Gap et Vallouise : Le corps en milieu alpin.
Présentation du colloque européen d'Anthropologie alpine à Gap et Vallouise « Le corps en milieu alpin » du 5 au 11 juillet 2004.
Ce sont les Alpes qui ont donné leur nom à la science de la montagne et à l'alpinisme.
La montagne est une découverte récente. Avant d'avoir été vaincu, en 1787, par Horace-Bénédict de Saussure (1740-1799), le Mont-Blanc passait pour un amas de glaces inaccessibles. La montagne n'était ni un sujet d'étude ni un but d'excursion, en fait, elle inspirait un sentiment d'effroi. Dès les premières ascensions alpines, les effets (perte d'appétit, difficultés respiratoires, augmentation de la soif…) de l'altitude sur le corps, sont ressentis. C'est ainsi qu'au XIX° siècle, animée par des préoccupations hygiénistes, sociales et militaires, l'armée prône une nouvelle pratique physique, le ski, pour transformer le corps alpin et façonner une " race montagnarde ".
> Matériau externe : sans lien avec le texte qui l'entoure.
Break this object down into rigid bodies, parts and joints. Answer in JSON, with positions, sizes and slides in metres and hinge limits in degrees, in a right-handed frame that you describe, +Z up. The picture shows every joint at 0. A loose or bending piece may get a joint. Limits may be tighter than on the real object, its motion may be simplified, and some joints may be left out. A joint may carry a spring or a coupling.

Si le développement touristique marque le début du XX° siècle, la place du corps, dans les pratiques de l'alpinisme, est centrée sur une construction des styles de pratiques (lolotte, grand et petit cylindre…) et d'une forme de socialisation. Du corps technique au corps extrême en passant par les représentations symboliques du corps en action, les voies d'escalades constituent des marqueurs socio-sportifs dans une dynamique émotionnelle. Une voie a un auteur, une date, un nom, numérotée en fonction du style et de la difficulté. À chaque nouveau milieu sportif (spéléologie, plongée sous-marine) l'homme a inventé des réponses techniques et vestimentaires. Les alpinistes explorent, expérimentent de nouvelles techniques et surmontent les difficultés en adaptant le matériel pour faire face aux obstacles naturels et aux conditions extrêmes (corps expérimental des himalayistes - Néo door-). L'évolution des techniques modifie le regard porté sur le corps sportif et l'exploit devient un support idéal de la rhétorique publicitaire. Le corps valorisé, amplificateur d'altérité, est mis en scène par la publicité " miroir " des signifiants culturels affectant la relation à un élément géographique.
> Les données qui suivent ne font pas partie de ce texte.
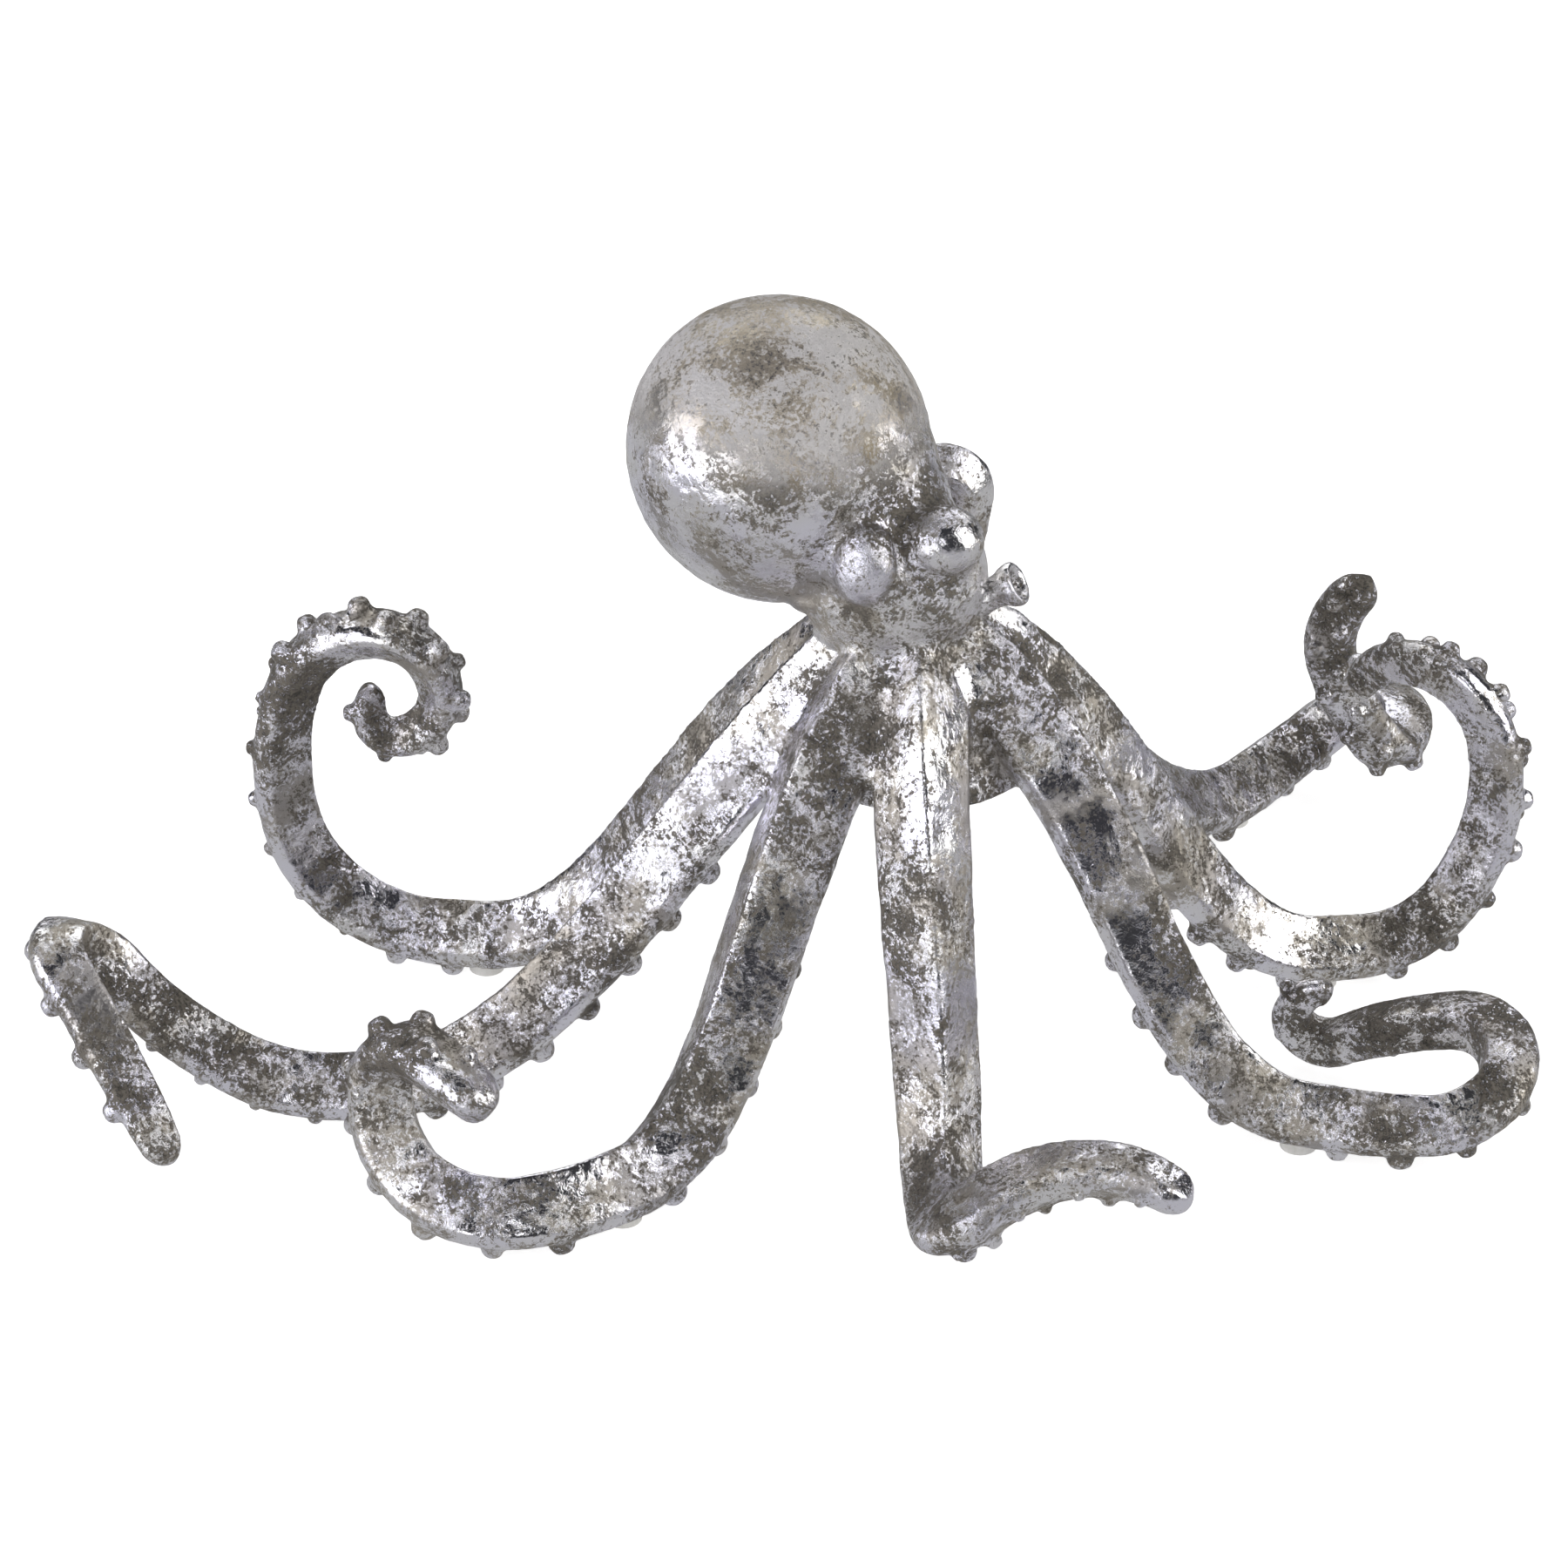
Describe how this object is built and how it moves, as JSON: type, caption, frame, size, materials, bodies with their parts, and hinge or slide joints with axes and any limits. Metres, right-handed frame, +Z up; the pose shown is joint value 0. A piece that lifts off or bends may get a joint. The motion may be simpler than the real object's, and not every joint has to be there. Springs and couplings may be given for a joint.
{
  "type": "octopus ornament",
  "caption": "Free-standing octopus ornament with a rounded mantle, raised eyes, a small siphon and curling sucker-lined arms, in antique silver leaf.",
  "frame": {"origin": "middle of the underside of the bounding box, at table level", "axes": "+Z up; +X to the octopus's left as it faces -Y, along its longest extent; +Y to its back"},
  "size_m": [0.3228, 0.2252, 0.1698],
  "materials": {
    "silver_leaf": "antique silver-coloured leaf over a taupe undercoat, bright, crackled and rubbed through in patches",
    "undercoat": "matt taupe casting resin",
    "steel": "plain ground rod",
    "pad_rubber": "milky, matt"
  },
  "bodies": {
    "root": {"mantle_and_head": "silver_leaf", "siphon": "silver_leaf", "pour_plug": "undercoat", "arm_front": "silver_leaf", "arm_front_left": "silver_leaf", "arm_left": "silver_leaf", "arm_back_left": "silver_leaf", "arm_back": "silver_leaf", "arm_back_right": "silver_leaf", "arm_right": "silver_leaf", "arm_front_right": "silver_leaf", "arm_pin_front": "steel", "arm_pin_front_left": "steel", "arm_pin_left": "steel", "arm_pin_back_left": "steel", "arm_pin_back": "steel", "arm_pin_back_right": "steel", "arm_pin_right": "steel", "arm_pin_front_right": "steel", "foot_pad_front": "pad_rubber", "foot_pad_front_left": "pad_rubber", "foot_pad_left": "pad_rubber", "foot_pad_back_left": "pad_rubber", "foot_pad_back": "pad_rubber", "foot_pad_back_right": "pad_rubber", "foot_pad_right": "pad_rubber", "foot_pad_front_right": "pad_rubber"}
  },
  "joints": []
}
Ainsi, les Alpes, territoire d'expression corporelle et d'identité sportive, participent à une nouvelle construction identitaire de l'espace alpin, par ses représentations des mutations culturelles.
Vallouise : Le corps en milieu alpin
La haute altitude (> 2500m) trouble l'homéostasie du corps humain et diverses manifestations pathologiques menacent ainsi les fonctions vitales de l'organisme. Cependant, les groupes humains vivant en haute altitude ont mis en place des processus adaptatifs au niveau biologique, ainsi l'homme, dans les vallées alpines et dans les ambiances extrêmes, est un sujet d'étude privilégié pour les biologistes et les anthropologues. Les mesures des conscrits (XVII°-XX° siècle), répertoriées dans les archives militaires, rendent compte des habitudes et des comportements alimentaires. Ces habitudes sont-elles vécues en terme d'apport nutritionnel bénéfique au corps et à la santé ou en terme de spécialité traditionnelle ? Le besoin de se nourrir et la dimension culturelle de l'alimentation instaurent une relation particulière entre le corps et le milieu montagnard. Les populations locales sont engagées dans des systèmes complexes qui permettent leur maintien en milieu alpin, sur un plan physique mais aussi symbolique.
Les ressources thermales, utilisées à partir des années 1970, semblent conforter l'idée que le corps, dans un environnement montagnard, peut être revivifié et purifié, le corps urbain transformé momentanément en corps montagnard, perçoit aussi un changement d'esprit.
La carence en iode des zones de glaciation quaternaires, pourvoyeuse de goitres, rendait certains corps monstrueux, les épidémies aussi affectaient les corps, et si, progressivement les modèles explicatifs des maladies apparaissent, un espace est ouvert dans les représentations et les peurs du corps rejeté. De la même façon, le corps vieillissant, en interaction avec les processus biologiques et l'influence de l'apparence physique, s'inscrit dans l'espace du corps rejetable. Les fantasmes et les rejets affecteront l'imaginaire, ainsi, l'iconographie permet d'articuler la dimension anthropologique entre la pensée rationnelle et la représentation du corps énigmatique, rejeté, autour des contes et légendes. Dans les villages, la tradition orale constitue le lien social par excellence, au sein duquel les jeux complexes d'interactions doivent faire sens pour les interlocuteurs. La parole, soumise à toute une série de codes et de contraintes, contribue à la cohésion et l'identité d'une collectivité dans le temps.